Like most heat shock proteins, HSP25 protects cells against various insults, such as hyperthermia, oxidative stress, and inflammatory cytokines. However, HSP25 is also involved in cell differentiation under normal conditions and has been used as a specific marker of type B synoviocytes in dogs and mice. ^7,15 In this study, all tumor cells (synovial myxoma, nonsynovial myxosarcoma, synovial cell sarcoma, and histiocytic sarcoma) were positive for HSP25. Therefore, like cadherin 11, HSP25 cannot be used to differentiate synovial myxomas from other myxomatous tumors or other synovial tumors.

The canine synovial myxoma shares some features with a tumor described in humans, the juxta-articular myxoma, a poorly circumscribed myxoid mass that most commonly affects the knee (88%). Humans with this tumor typically have a long duration of clinical signs (up to 18 years) that suggest degenerative joint disease; ⁸ however, the lesion has been confirmed to be neoplastic by clonal chromosome changes. ^9,12 Human and canine myxomas both consist of stellate to spindle cells within an abundant hypovascular myxoid matrix. Mitotic figures are rare or absent. None of the human tumors have been reported to metastasize, but approximately one-third recur locally. As with the canine synovial myxoma, many are misdiagnosed as a sarcoma. ⁸ However, the human juxta-articular myxoma differs from its canine counterpart in several ways. In humans, men are predisposed (72%), whereas approximately two-thirds of the affected dogs in this report were female. The subgross morphology of the tumors is also somewhat different. Although the human tumor has a diffuse pattern with only rare lobules, the canine tumor is distinctly nodular. Perhaps the most important difference is that the human tumor is located in the periarticular subcutis and only rarely abuts the synovium. ⁸ All the reported canine tumors were within joints, although some extended through the joint capsule and into the surrounding tissues.

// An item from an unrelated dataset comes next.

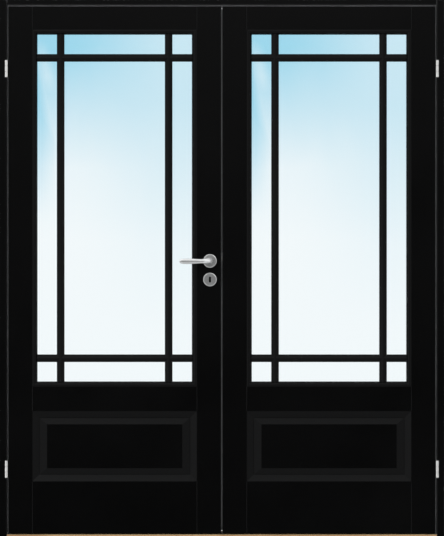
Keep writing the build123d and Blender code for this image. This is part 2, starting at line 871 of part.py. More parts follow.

Although we do not know the breed distribution of the biopsy sample population from the multiple institutions contributing to this report, we can assume that they roughly reflect national breed popularity. The Labrador Retriever is the most popular breed in the United States and has been for many years; however, this does not account for the fact that 26% of synovial myxomas were from that breed. If breed popularity were the determining factor, then the second- and third-most-popular breeds in the United States, Yorkshire Terrier and German Shepherd, would be represented in this report. Doberman Pinschers, only the 20th-most-popular breed over the past 5 years, made up 28% of the cases in this report, strongly indicating a breed predisposition. Four of the synovial myxomas were in Basset Hounds, which may represent a breed predisposition, given that the average popularity ranking for that breed over the past 5 years was 30th (see http://akc.org/reg/dogreg_stats.cfm).

In summary, this is a morphologically unique synovial tumor with a good prognosis. Most of the cases in this report had been diagnosed as being malignant, and some had been treated with chemotherapy. Accurate diagnosis will help ensure that less aggressive therapy, such as synovectomy or amputation, is used in these cases.